* _What is expected_
Quote only the lines from the top of the listing below down to and including the line with "const SOCKET_RADIUS = JACKET_RADIUS".

* _Supplied material_
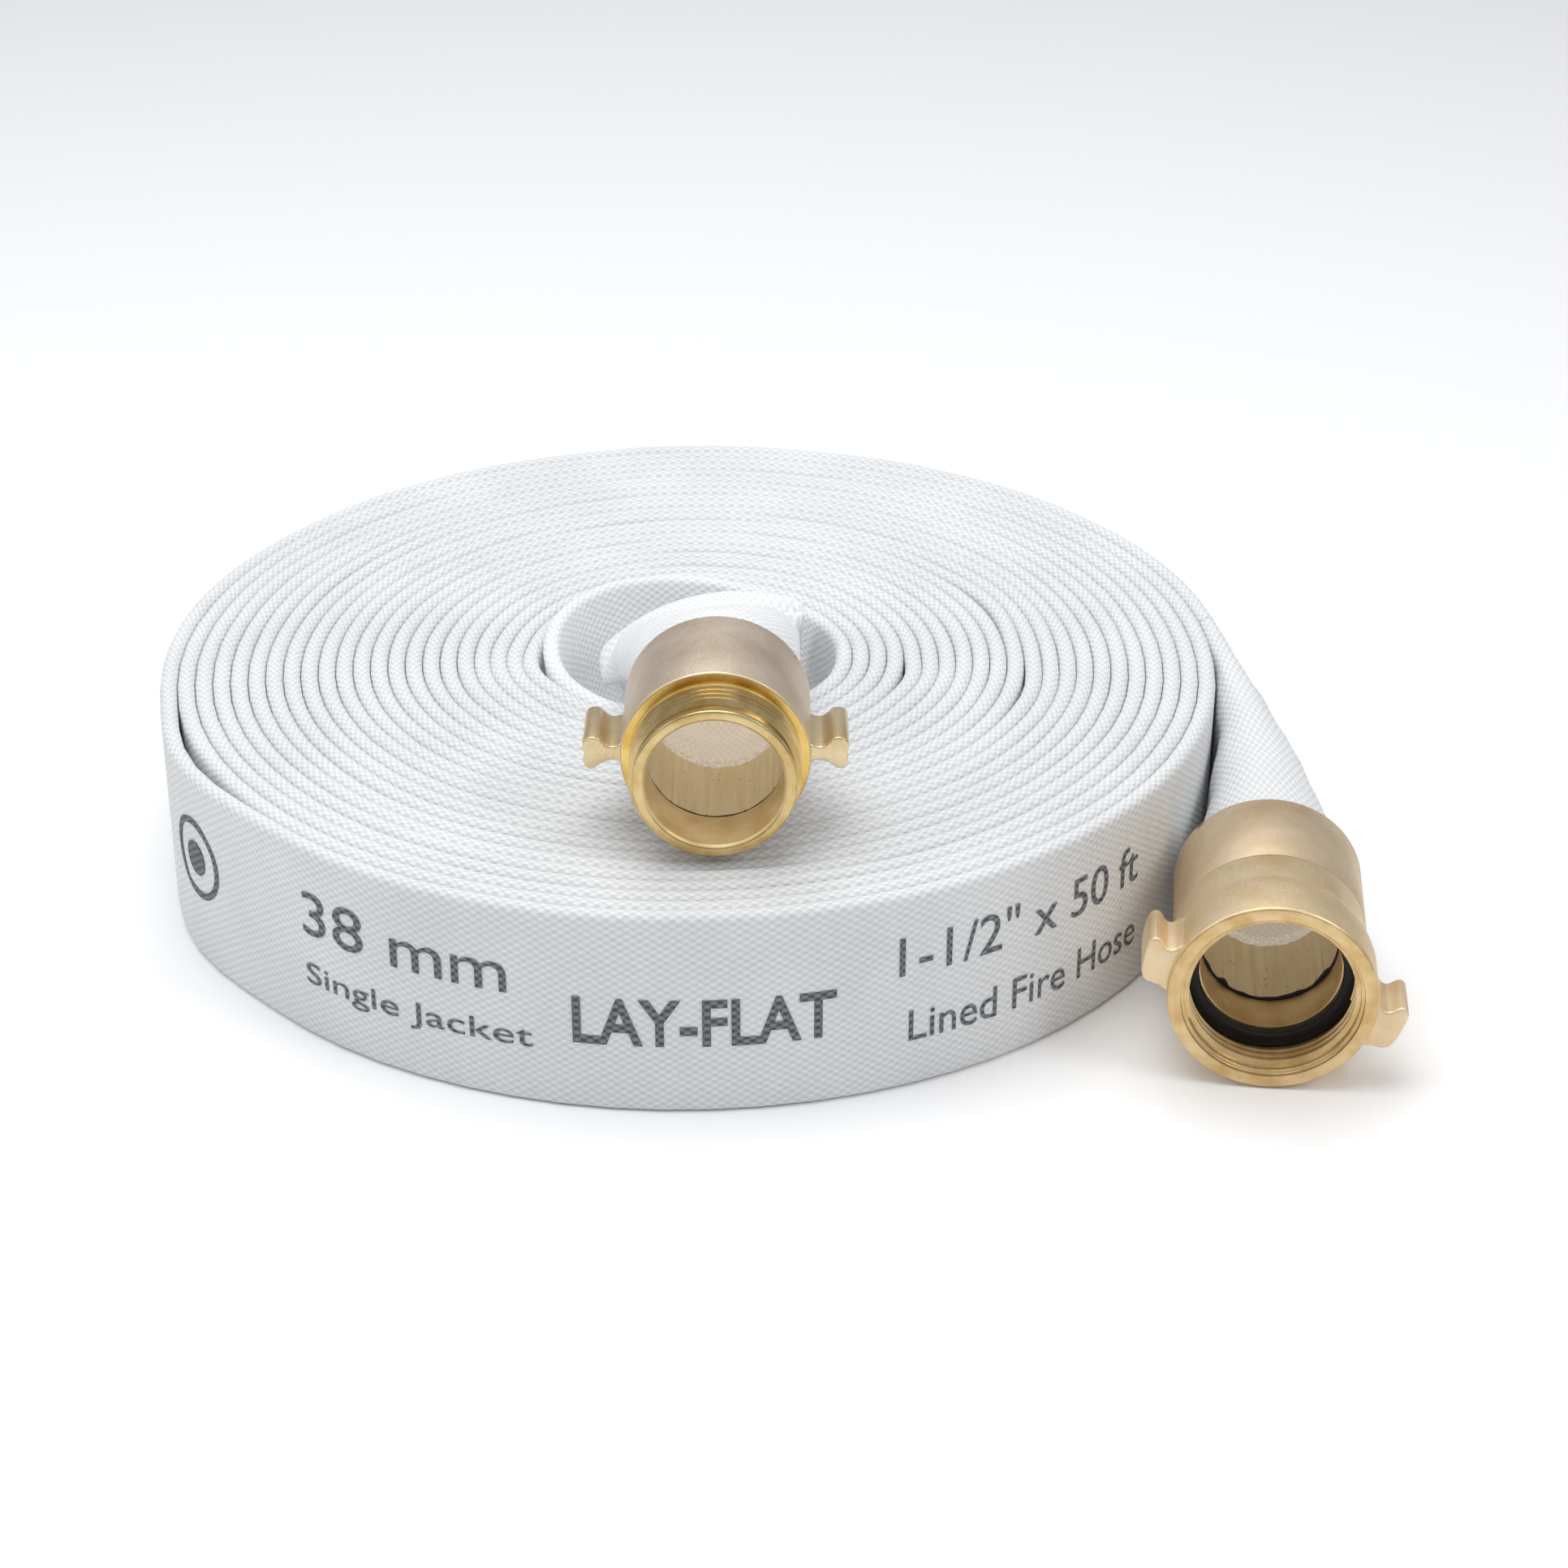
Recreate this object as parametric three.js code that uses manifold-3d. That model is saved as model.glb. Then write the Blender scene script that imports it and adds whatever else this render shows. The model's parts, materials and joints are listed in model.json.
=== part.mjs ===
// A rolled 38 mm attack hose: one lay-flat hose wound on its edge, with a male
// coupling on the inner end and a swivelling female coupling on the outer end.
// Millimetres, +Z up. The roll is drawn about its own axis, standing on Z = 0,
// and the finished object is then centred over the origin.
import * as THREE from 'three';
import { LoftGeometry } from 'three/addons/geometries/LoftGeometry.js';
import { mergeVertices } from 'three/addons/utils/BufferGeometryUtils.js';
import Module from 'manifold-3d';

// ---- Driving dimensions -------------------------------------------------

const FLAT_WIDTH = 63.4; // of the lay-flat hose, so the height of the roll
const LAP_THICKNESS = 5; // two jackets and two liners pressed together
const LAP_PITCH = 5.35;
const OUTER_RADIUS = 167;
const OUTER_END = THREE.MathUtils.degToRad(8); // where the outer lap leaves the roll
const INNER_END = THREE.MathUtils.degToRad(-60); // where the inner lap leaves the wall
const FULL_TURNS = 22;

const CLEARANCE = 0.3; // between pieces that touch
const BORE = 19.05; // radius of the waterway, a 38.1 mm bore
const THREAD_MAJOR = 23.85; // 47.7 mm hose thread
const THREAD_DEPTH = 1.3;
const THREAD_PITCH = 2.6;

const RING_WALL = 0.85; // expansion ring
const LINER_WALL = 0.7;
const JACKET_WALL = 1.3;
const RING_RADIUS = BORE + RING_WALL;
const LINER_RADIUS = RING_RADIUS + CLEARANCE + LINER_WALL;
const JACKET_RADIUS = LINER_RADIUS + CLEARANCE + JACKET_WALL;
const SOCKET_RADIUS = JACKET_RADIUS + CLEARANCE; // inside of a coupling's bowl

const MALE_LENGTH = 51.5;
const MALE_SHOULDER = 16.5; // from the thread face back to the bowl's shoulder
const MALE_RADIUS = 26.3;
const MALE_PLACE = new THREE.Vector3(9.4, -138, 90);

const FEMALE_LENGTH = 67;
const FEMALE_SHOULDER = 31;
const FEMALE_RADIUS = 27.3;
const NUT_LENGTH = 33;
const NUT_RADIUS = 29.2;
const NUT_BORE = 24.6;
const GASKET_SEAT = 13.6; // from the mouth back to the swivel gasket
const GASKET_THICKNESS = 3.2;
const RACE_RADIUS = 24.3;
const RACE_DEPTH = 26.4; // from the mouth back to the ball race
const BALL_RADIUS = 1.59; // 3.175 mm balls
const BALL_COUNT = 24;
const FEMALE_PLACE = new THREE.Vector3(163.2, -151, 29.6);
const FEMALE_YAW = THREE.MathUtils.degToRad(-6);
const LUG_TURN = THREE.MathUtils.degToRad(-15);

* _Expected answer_
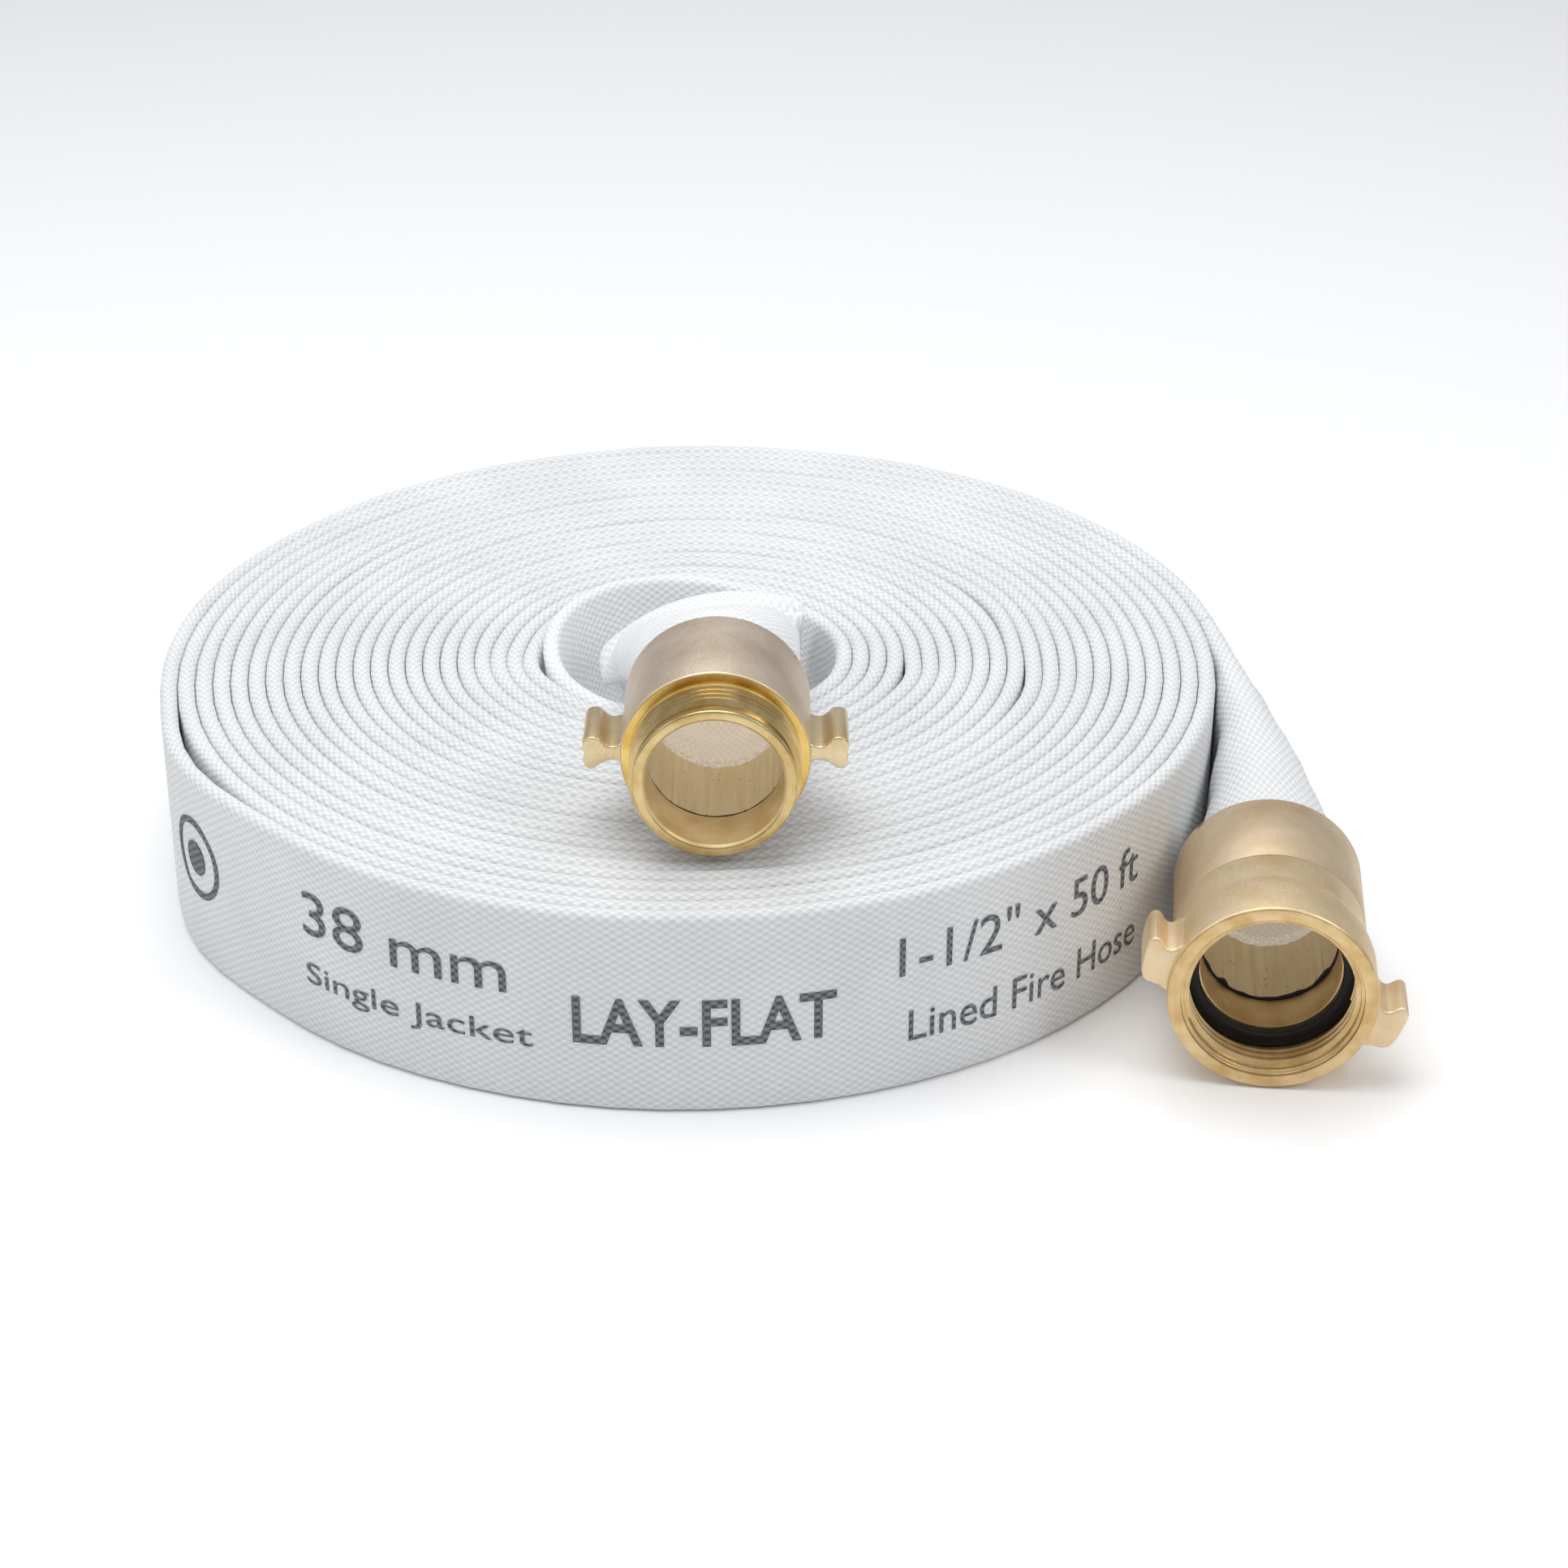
Recreate this object as parametric three.js code that uses manifold-3d. That model is saved as model.glb. Then write the Blender scene script that imports it and adds whatever else this render shows. The model's parts, materials and joints are listed in model.json.
=== part.mjs ===
// A rolled 38 mm attack hose: one lay-flat hose wound on its edge, with a male
// coupling on the inner end and a swivelling female coupling on the outer end.
// Millimetres, +Z up. The roll is drawn about its own axis, standing on Z = 0,
// and the finished object is then centred over the origin.
import * as THREE from 'three';
import { LoftGeometry } from 'three/addons/geometries/LoftGeometry.js';
import { mergeVertices } from 'three/addons/utils/BufferGeometryUtils.js';
import Module from 'manifold-3d';

// ---- Driving dimensions -------------------------------------------------

const FLAT_WIDTH = 63.4; // of the lay-flat hose, so the height of the roll
const LAP_THICKNESS = 5; // two jackets and two liners pressed together
const LAP_PITCH = 5.35;
const OUTER_RADIUS = 167;
const OUTER_END = THREE.MathUtils.degToRad(8); // where the outer lap leaves the roll
const INNER_END = THREE.MathUtils.degToRad(-60); // where the inner lap leaves the wall
const FULL_TURNS = 22;

const CLEARANCE = 0.3; // between pieces that touch
const BORE = 19.05; // radius of the waterway, a 38.1 mm bore
const THREAD_MAJOR = 23.85; // 47.7 mm hose thread
const THREAD_DEPTH = 1.3;
const THREAD_PITCH = 2.6;

const RING_WALL = 0.85; // expansion ring
const LINER_WALL = 0.7;
const JACKET_WALL = 1.3;
const RING_RADIUS = BORE + RING_WALL;
const LINER_RADIUS = RING_RADIUS + CLEARANCE + LINER_WALL;
const JACKET_RADIUS = LINER_RADIUS + CLEARANCE + JACKET_WALL;
const SOCKET_RADIUS = JACKET_RADIUS + CLEARANCE; // inside of a coupling's bowl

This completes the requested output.